LAUSR

Abstract Oxy-fuel combustion technology has great potential as a technically feasible method to significantly reduce CO2 emissions from coal-fired power plants. In an oxy-fuel combustion system, gas impurities such as SO2 and NOx must be removed before CO2 recovery because they can cause potential corrosion risk to CO2 compression and purification units (CPU). An attractive strategy is to simultaneously remove SO2 and NOx in the existing CO2 CPU system in place of traditional flue gas treatment device. Since NOx contains more than 90% of insoluble NO, the removal of NO has attracted much attention. In this study, NO removal efficiency in CO2 compression process were experimentally investigated on a pressurized reaction system.
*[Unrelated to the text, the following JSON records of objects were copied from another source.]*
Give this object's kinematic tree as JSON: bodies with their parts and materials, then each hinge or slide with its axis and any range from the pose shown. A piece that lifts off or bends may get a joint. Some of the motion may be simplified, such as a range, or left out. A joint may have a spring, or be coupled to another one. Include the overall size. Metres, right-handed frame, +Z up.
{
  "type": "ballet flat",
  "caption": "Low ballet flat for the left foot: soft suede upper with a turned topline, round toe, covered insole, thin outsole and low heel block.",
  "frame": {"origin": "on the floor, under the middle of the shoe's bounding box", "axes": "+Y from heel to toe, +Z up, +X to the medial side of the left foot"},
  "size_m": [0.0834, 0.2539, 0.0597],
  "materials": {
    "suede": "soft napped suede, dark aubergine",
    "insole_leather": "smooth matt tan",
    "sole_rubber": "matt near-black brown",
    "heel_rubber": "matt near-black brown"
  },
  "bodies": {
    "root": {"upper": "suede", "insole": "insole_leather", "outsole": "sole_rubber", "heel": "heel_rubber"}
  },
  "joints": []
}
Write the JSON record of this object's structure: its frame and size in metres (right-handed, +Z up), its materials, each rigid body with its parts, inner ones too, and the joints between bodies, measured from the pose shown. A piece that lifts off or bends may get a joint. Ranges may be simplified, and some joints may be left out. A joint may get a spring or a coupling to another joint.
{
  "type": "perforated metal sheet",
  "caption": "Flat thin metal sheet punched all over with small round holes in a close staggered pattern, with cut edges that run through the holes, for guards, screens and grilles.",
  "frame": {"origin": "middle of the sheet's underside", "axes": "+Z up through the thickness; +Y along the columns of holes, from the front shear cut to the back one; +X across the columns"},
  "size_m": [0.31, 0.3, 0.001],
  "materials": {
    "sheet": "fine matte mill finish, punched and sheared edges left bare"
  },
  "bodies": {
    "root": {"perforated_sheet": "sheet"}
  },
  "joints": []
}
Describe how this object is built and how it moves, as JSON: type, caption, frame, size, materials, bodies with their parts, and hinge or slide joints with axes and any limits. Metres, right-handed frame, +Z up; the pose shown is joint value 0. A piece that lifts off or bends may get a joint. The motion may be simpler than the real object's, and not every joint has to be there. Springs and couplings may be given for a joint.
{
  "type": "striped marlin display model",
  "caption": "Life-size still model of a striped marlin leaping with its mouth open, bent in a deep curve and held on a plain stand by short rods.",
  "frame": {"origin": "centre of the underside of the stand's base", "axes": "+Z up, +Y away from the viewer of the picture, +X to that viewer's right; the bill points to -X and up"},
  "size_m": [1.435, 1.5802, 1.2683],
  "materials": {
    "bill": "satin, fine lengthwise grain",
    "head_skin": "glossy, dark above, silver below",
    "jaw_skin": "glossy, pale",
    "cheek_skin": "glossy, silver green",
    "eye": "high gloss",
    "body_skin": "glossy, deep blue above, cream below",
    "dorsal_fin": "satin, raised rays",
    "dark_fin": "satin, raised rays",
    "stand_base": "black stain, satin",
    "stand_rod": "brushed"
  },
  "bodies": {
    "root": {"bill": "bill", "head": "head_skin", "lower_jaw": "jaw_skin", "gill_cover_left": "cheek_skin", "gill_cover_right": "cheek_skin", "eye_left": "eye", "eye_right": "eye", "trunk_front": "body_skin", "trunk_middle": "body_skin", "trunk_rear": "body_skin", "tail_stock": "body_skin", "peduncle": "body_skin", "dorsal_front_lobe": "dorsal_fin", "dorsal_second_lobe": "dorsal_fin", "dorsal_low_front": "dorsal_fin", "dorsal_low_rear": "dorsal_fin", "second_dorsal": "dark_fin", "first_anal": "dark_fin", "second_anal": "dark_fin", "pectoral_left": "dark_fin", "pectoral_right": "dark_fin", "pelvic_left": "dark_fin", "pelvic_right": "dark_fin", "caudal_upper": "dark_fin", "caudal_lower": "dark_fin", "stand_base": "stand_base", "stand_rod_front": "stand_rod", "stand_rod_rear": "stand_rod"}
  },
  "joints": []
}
Effects of acidic gases (SO2, CO2) and operation parameters (pressure, temperature, initial O2 concentration and residence time) were taken into consideration. NO removal was achieved in pressurized reaction system as a result of oxidation to NO2 in the presence of O2 and the absorption of NO2 in water. NO conversion to NO2 was the key step for NO removal, which was strongly and positively dependent on the pressure and negatively dependent on the temperature. With the addition of 1000 ppm SO2 in simulated gases, NO removal efficiency was reduced by 8.1% at 2.0 MPa. The gas phase and liquid phase reactions between SO2 and NO2 suggested that partial NO2 was converted to insoluble NO when reacting with SO2. It was also found that NO removal efficiency in O2/CO2 atmosphere was slightly higher than that in O2/N2 atmosphere. The dissolution of CO2 in water increased the residence time as well as the acidity of the aqueous solution, which could facilitate the oxidation of NO.